Recorded data:

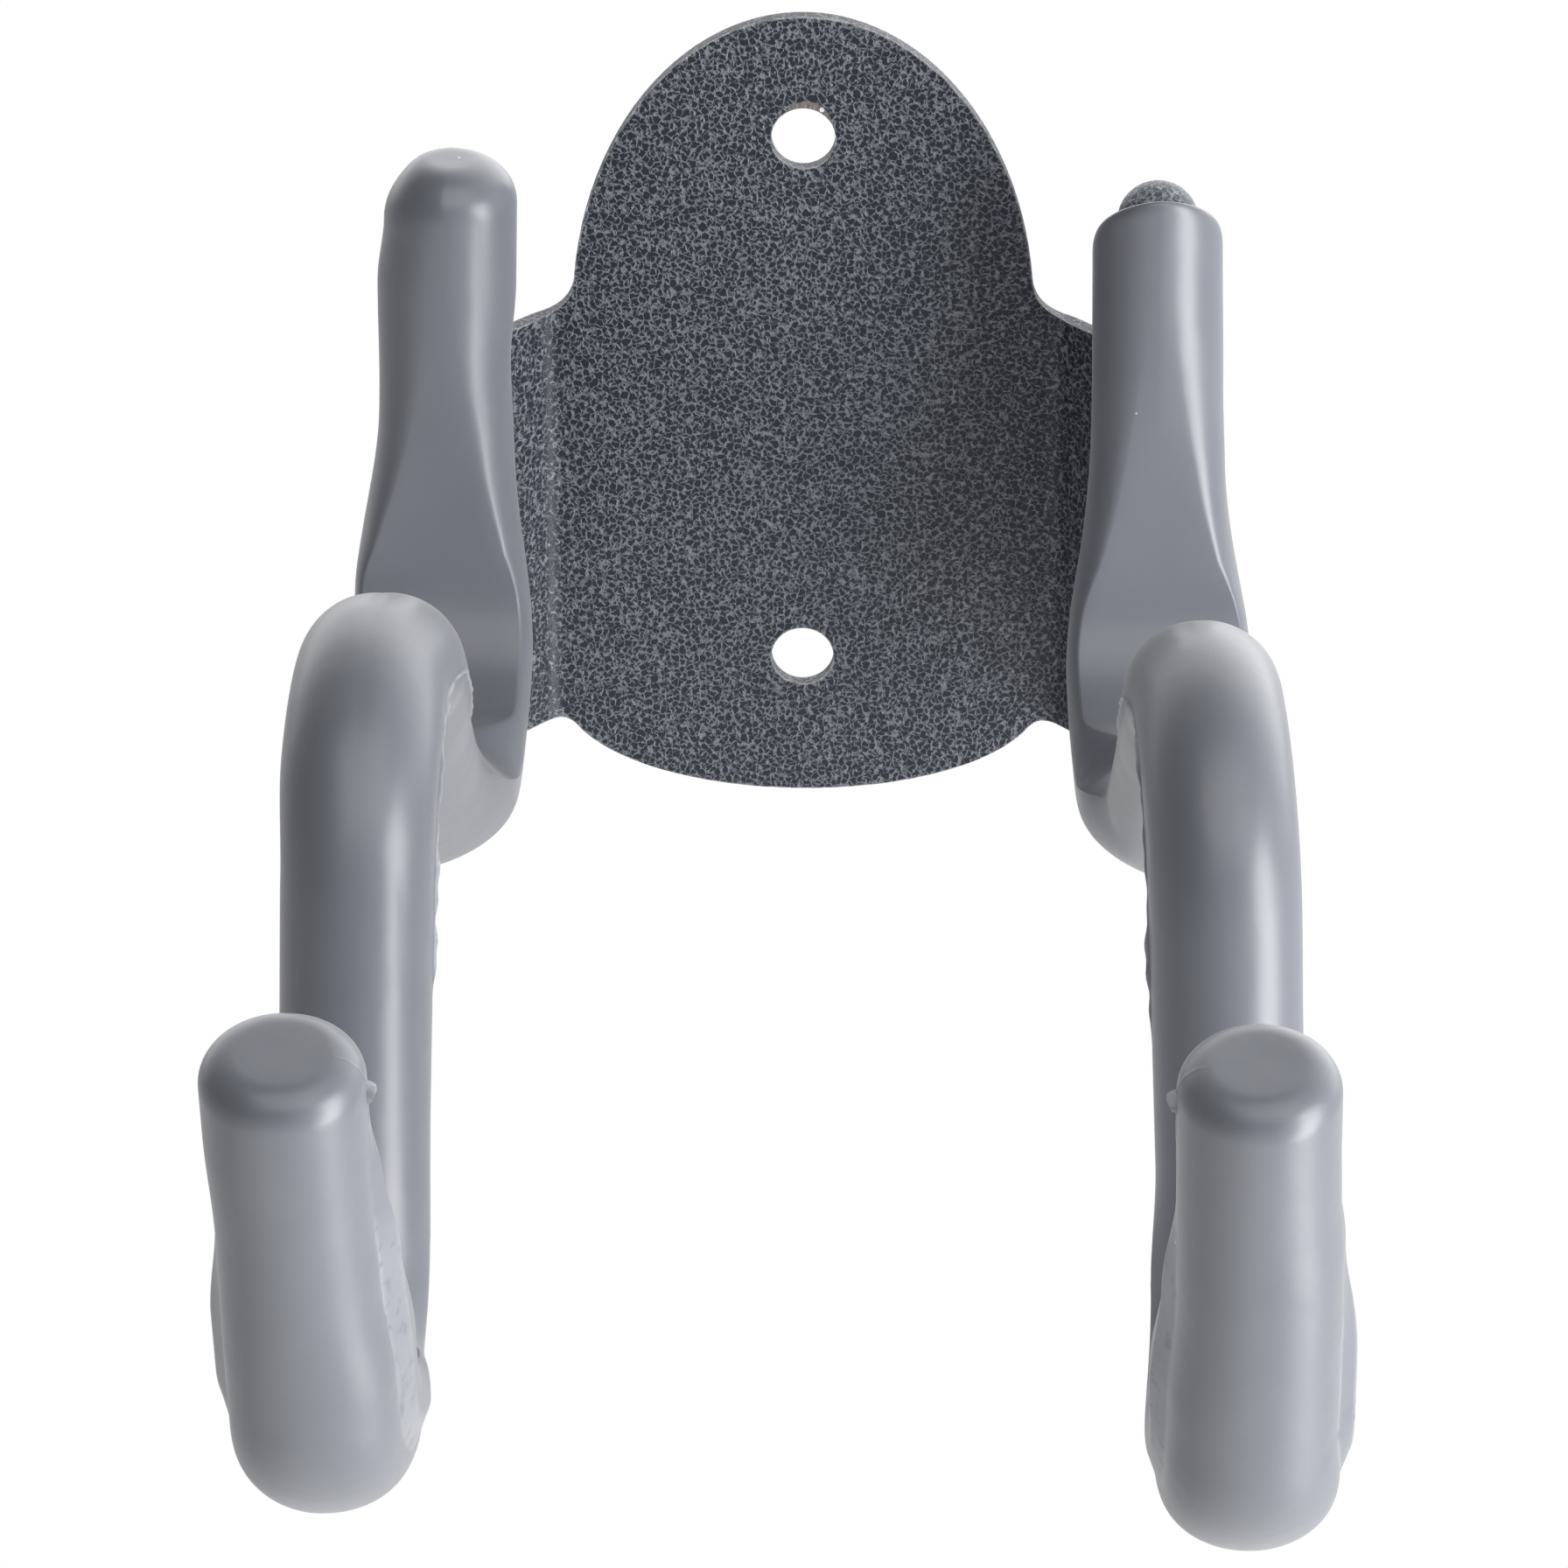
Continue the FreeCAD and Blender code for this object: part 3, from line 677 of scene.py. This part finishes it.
def add_camera():
    data = bpy.data.cameras.new("photo_camera")
    data.sensor_width = SENSOR_WIDTH
    data.lens = SENSOR_WIDTH * FOCAL_PIXELS / IMAGE_SIZE
    data.clip_start = 0.01
    data.clip_end = 20
    camera = bpy.data.objects.new("photo_camera", data)
    camera.location = CAMERA_PLACE
    camera.rotation_euler = (math.radians(90 - CAMERA_PITCH), 0, math.radians(CAMERA_YAW))
    bpy.context.scene.collection.objects.link(camera)
    bpy.context.scene.camera = camera


def add_softbox(name, place, size, power):
    data = bpy.data.lights.new(name, "AREA")
    data.shape = "RECTANGLE"
    data.size, data.size_y = size
    data.energy = power
    lamp = bpy.data.objects.new(name, data)
    lamp.location = place
    aim = Vector(LIGHT_AIM) - Vector(place)
    lamp.rotation_euler = aim.to_track_quat("-Z", "Y").to_euler()
    bpy.context.scene.collection.objects.link(lamp)


def add_world():
    """White to the camera, and for its light a room that is bright on the right and behind."""
    world = bpy.data.worlds.new("studio")
    bpy.context.scene.world = world
    world.use_nodes = True
    tree = world.node_tree
    nodes, link = tree.nodes, tree.links.new
    background = nodes["Background"]
    socket(background, "Color", WHITE)
    place = nodes.new("ShaderNodeTexCoord")
    axes = nodes.new("ShaderNodeSeparateXYZ")
    link(place.outputs["Generated"], axes.inputs["Vector"])
    side = nodes.new("ShaderNodeMapRange")
    side.interpolation_type = "SMOOTHSTEP"
    for name, value in (("From Min", -0.3), ("From Max", 1.0),
                        ("To Min", ROOM_DIM), ("To Max", ROOM_BRIGHT)):
        socket(side, name, value)
    link(axes.outputs["X"], side.inputs["Value"])
    behind = fade(tree, axes.outputs["Y"], low=-0.1, high=0.8)
    kept = math_node(tree, "MULTIPLY_ADD", behind, 1 - NEAR_SHARE, NEAR_SHARE)
    dimmed = math_node(tree, "MULTIPLY", side.outputs["Result"], kept)
    lit = math_node(tree, "MAXIMUM", dimmed, ROOM_DIM)
    back = fade(tree, axes.outputs["Y"], low=0.35, high=0.95)
    rays = nodes.new("ShaderNodeLightPath")
    seen = nodes.new("ShaderNodeMix")
    link(rays.outputs["Is Camera Ray"], seen.inputs["Factor"])
    link(math_node(tree, "MULTIPLY_ADD", back, BACK_BRIGHT, lit), seen.inputs["A"])
    socket(seen, "B", 1.0)
    link(seen.outputs["Result"], background.inputs["Strength"])


def add_floor():
    """A pale floor that the camera sees as white as the background."""
    mesh = bpy.data.meshes.new("floor")
    corners = ((-1, -1), (1, -1), (1, 1), (-1, 1))
    mesh.from_pydata([(x * FLOOR_HALF_SIZE, y * FLOOR_HALF_SIZE, FLOOR_LEVEL) for x, y in corners],
                     [], [(0, 1, 2, 3)])
    floor = bpy.data.objects.new("floor", mesh)
    bpy.context.scene.collection.objects.link(floor)
    material, tree, shader = new_material("floor")
    nodes, link = tree.nodes, tree.links.new
    socket(shader, "Base Color", FLOOR_COLOUR)
    socket(shader, "Roughness", 0.9)
    glow = nodes.new("ShaderNodeEmission")
    rays = nodes.new("ShaderNodeLightPath")
    mix = nodes.new("ShaderNodeMixShader")
    link(rays.outputs["Is Camera Ray"], mix.inputs["Fac"])
    link(shader.outputs["BSDF"], mix.inputs[1])
    link(glow.outputs["Emission"], mix.inputs[2])
    link(mix.outputs["Shader"], nodes["Material Output"].inputs["Surface"])
    mesh.materials.append(material)


add_camera()
add_world()
add_floor()
add_softbox("right_softbox", place=(0.70, -0.50, -0.15), size=(0.42, 1.2), power=13)
add_softbox("top_softbox", place=(0.1, -0.7, 0.9), size=(1.3, 1.0), power=6)
add_softbox("low_card", place=(-0.15, -0.42, -0.30), size=(0.6, 0.4), power=0.2)

paint = hammertone("hammertone", PAINT_DARK, PAINT_PALE)
# The right rod gets the paler copy of the paint, a painted highlight for the light on its dome
lit_paint = hammertone("lit_hammertone", LIT_PAINT_DARK, LIT_PAINT_PALE)
plastic = vinyl()
for node in ("wall_bracket", "left_rod", "right_rod", "left_weld_bead", "right_weld_bead"):
    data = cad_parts[node].data
    data.materials.clear()
    data.materials.append(lit_paint if node == "right_rod" else paint)
for label, arm in (("left", LEFT), ("right", RIGHT)):
    sleeve = make_sleeve(label + "_grip", arm)
    sleeve.data.materials.append(plastic)
    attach(sleeve, "root")
    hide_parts(label + "_sleeve")

bpy.context.scene.view_settings.view_transform = "Standard"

Task to carry out: Write every line of the material above again, exactly.

Answer below:
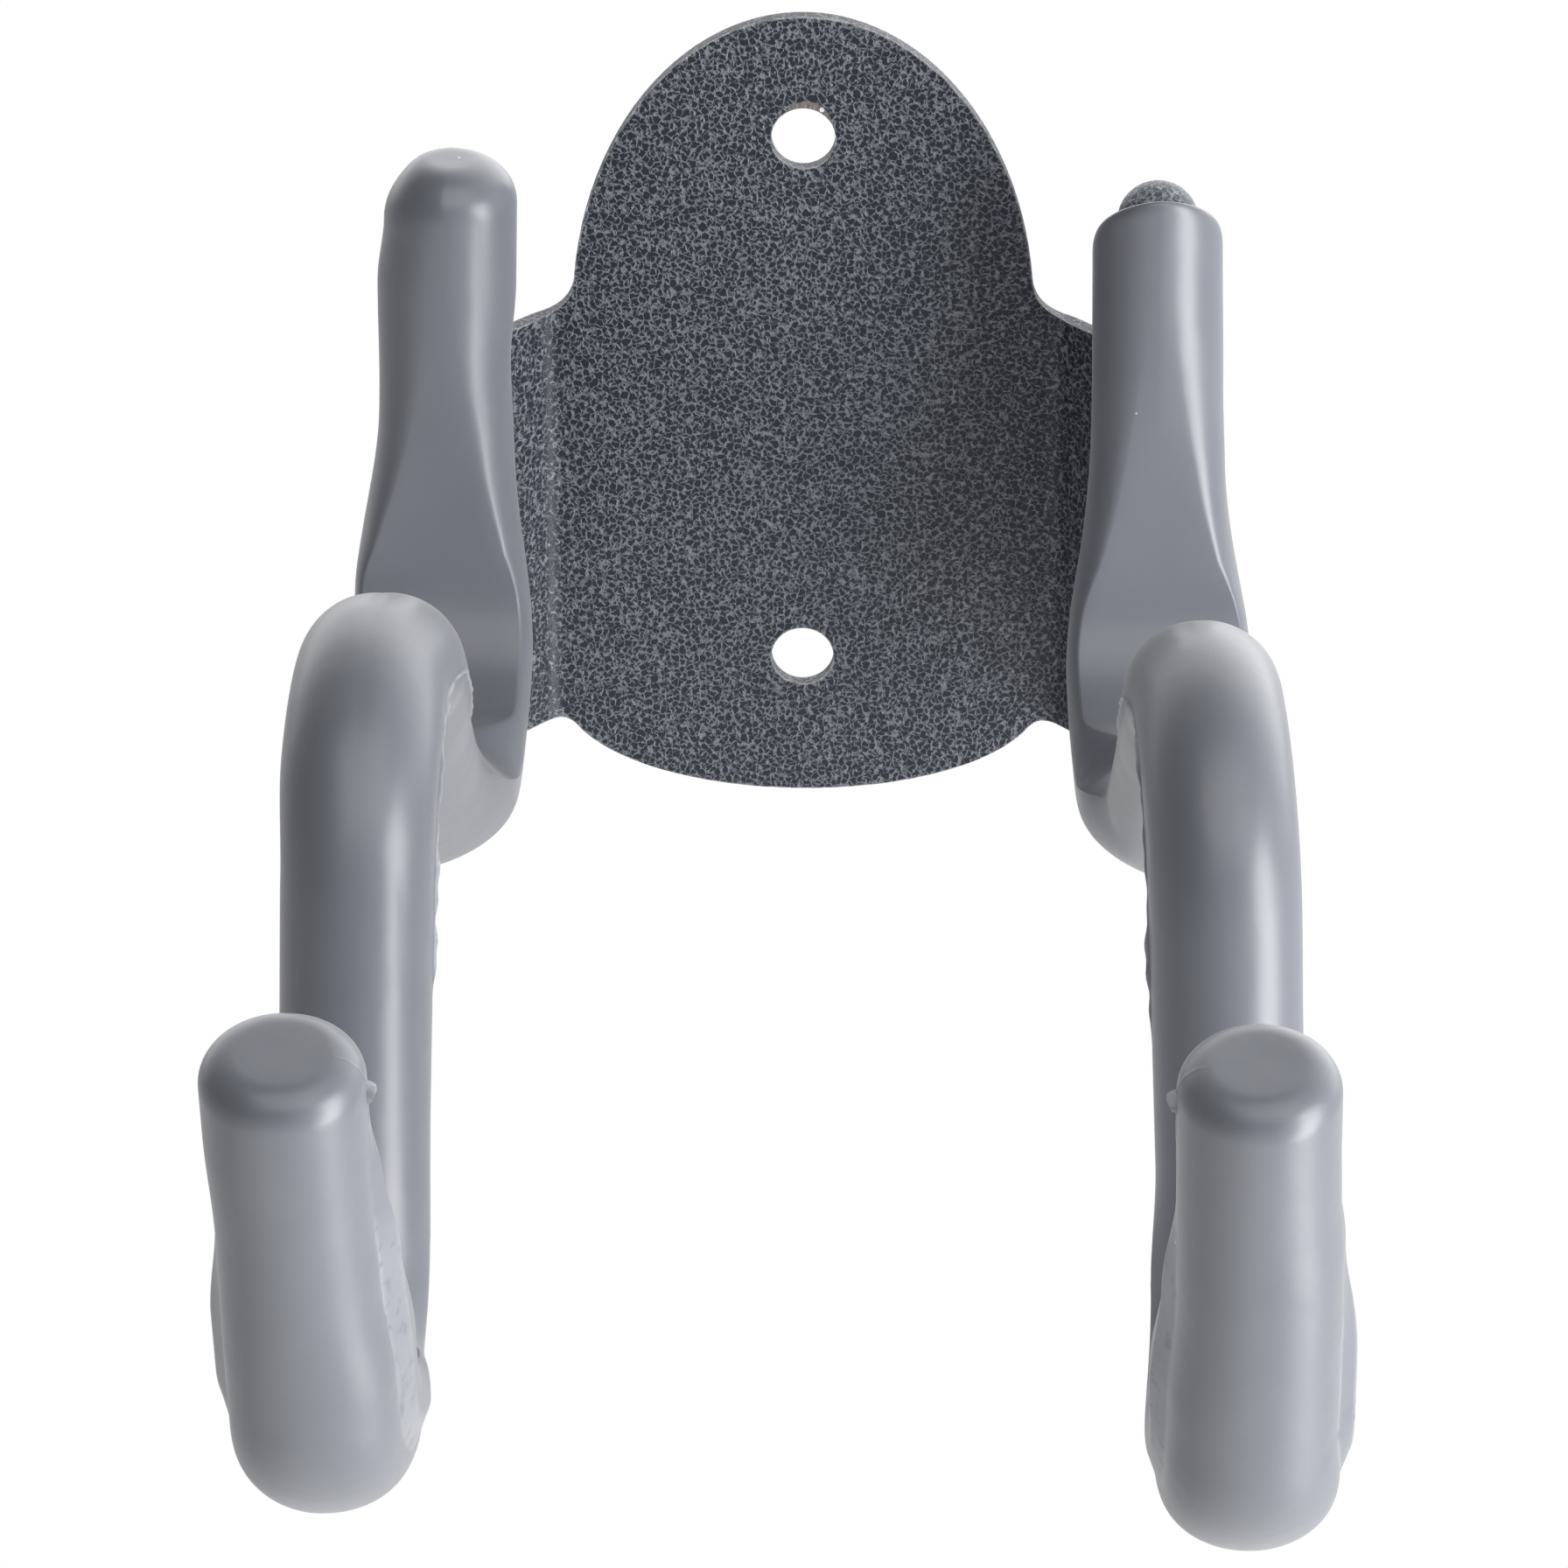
Continue the FreeCAD and Blender code for this object: part 3, from line 677 of scene.py. This part finishes it.
def add_camera():
    data = bpy.data.cameras.new("photo_camera")
    data.sensor_width = SENSOR_WIDTH
    data.lens = SENSOR_WIDTH * FOCAL_PIXELS / IMAGE_SIZE
    data.clip_start = 0.01
    data.clip_end = 20
    camera = bpy.data.objects.new("photo_camera", data)
    camera.location = CAMERA_PLACE
    camera.rotation_euler = (math.radians(90 - CAMERA_PITCH), 0, math.radians(CAMERA_YAW))
    bpy.context.scene.collection.objects.link(camera)
    bpy.context.scene.camera = camera


def add_softbox(name, place, size, power):
    data = bpy.data.lights.new(name, "AREA")
    data.shape = "RECTANGLE"
    data.size, data.size_y = size
    data.energy = power
    lamp = bpy.data.objects.new(name, data)
    lamp.location = place
    aim = Vector(LIGHT_AIM) - Vector(place)
    lamp.rotation_euler = aim.to_track_quat("-Z", "Y").to_euler()
    bpy.context.scene.collection.objects.link(lamp)


def add_world():
    """White to the camera, and for its light a room that is bright on the right and behind."""
    world = bpy.data.worlds.new("studio")
    bpy.context.scene.world = world
    world.use_nodes = True
    tree = world.node_tree
    nodes, link = tree.nodes, tree.links.new
    background = nodes["Background"]
    socket(background, "Color", WHITE)
    place = nodes.new("ShaderNodeTexCoord")
    axes = nodes.new("ShaderNodeSeparateXYZ")
    link(place.outputs["Generated"], axes.inputs["Vector"])
    side = nodes.new("ShaderNodeMapRange")
    side.interpolation_type = "SMOOTHSTEP"
    for name, value in (("From Min", -0.3), ("From Max", 1.0),
                        ("To Min", ROOM_DIM), ("To Max", ROOM_BRIGHT)):
        socket(side, name, value)
    link(axes.outputs["X"], side.inputs["Value"])
    behind = fade(tree, axes.outputs["Y"], low=-0.1, high=0.8)
    kept = math_node(tree, "MULTIPLY_ADD", behind, 1 - NEAR_SHARE, NEAR_SHARE)
    dimmed = math_node(tree, "MULTIPLY", side.outputs["Result"], kept)
    lit = math_node(tree, "MAXIMUM", dimmed, ROOM_DIM)
    back = fade(tree, axes.outputs["Y"], low=0.35, high=0.95)
    rays = nodes.new("ShaderNodeLightPath")
    seen = nodes.new("ShaderNodeMix")
    link(rays.outputs["Is Camera Ray"], seen.inputs["Factor"])
    link(math_node(tree, "MULTIPLY_ADD", back, BACK_BRIGHT, lit), seen.inputs["A"])
    socket(seen, "B", 1.0)
    link(seen.outputs["Result"], background.inputs["Strength"])


def add_floor():
    """A pale floor that the camera sees as white as the background."""
    mesh = bpy.data.meshes.new("floor")
    corners = ((-1, -1), (1, -1), (1, 1), (-1, 1))
    mesh.from_pydata([(x * FLOOR_HALF_SIZE, y * FLOOR_HALF_SIZE, FLOOR_LEVEL) for x, y in corners],
                     [], [(0, 1, 2, 3)])
    floor = bpy.data.objects.new("floor", mesh)
    bpy.context.scene.collection.objects.link(floor)
    material, tree, shader = new_material("floor")
    nodes, link = tree.nodes, tree.links.new
    socket(shader, "Base Color", FLOOR_COLOUR)
    socket(shader, "Roughness", 0.9)
    glow = nodes.new("ShaderNodeEmission")
    rays = nodes.new("ShaderNodeLightPath")
    mix = nodes.new("ShaderNodeMixShader")
    link(rays.outputs["Is Camera Ray"], mix.inputs["Fac"])
    link(shader.outputs["BSDF"], mix.inputs[1])
    link(glow.outputs["Emission"], mix.inputs[2])
    link(mix.outputs["Shader"], nodes["Material Output"].inputs["Surface"])
    mesh.materials.append(material)


add_camera()
add_world()
add_floor()
add_softbox("right_softbox", place=(0.70, -0.50, -0.15), size=(0.42, 1.2), power=13)
add_softbox("top_softbox", place=(0.1, -0.7, 0.9), size=(1.3, 1.0), power=6)
add_softbox("low_card", place=(-0.15, -0.42, -0.30), size=(0.6, 0.4), power=0.2)

paint = hammertone("hammertone", PAINT_DARK, PAINT_PALE)
# The right rod gets the paler copy of the paint, a painted highlight for the light on its dome
lit_paint = hammertone("lit_hammertone", LIT_PAINT_DARK, LIT_PAINT_PALE)
plastic = vinyl()
for node in ("wall_bracket", "left_rod", "right_rod", "left_weld_bead", "right_weld_bead"):
    data = cad_parts[node].data
    data.materials.clear()
    data.materials.append(lit_paint if node == "right_rod" else paint)
for label, arm in (("left", LEFT), ("right", RIGHT)):
    sleeve = make_sleeve(label + "_grip", arm)
    sleeve.data.materials.append(plastic)
    attach(sleeve, "root")
    hide_parts(label + "_sleeve")

bpy.context.scene.view_settings.view_transform = "Standard"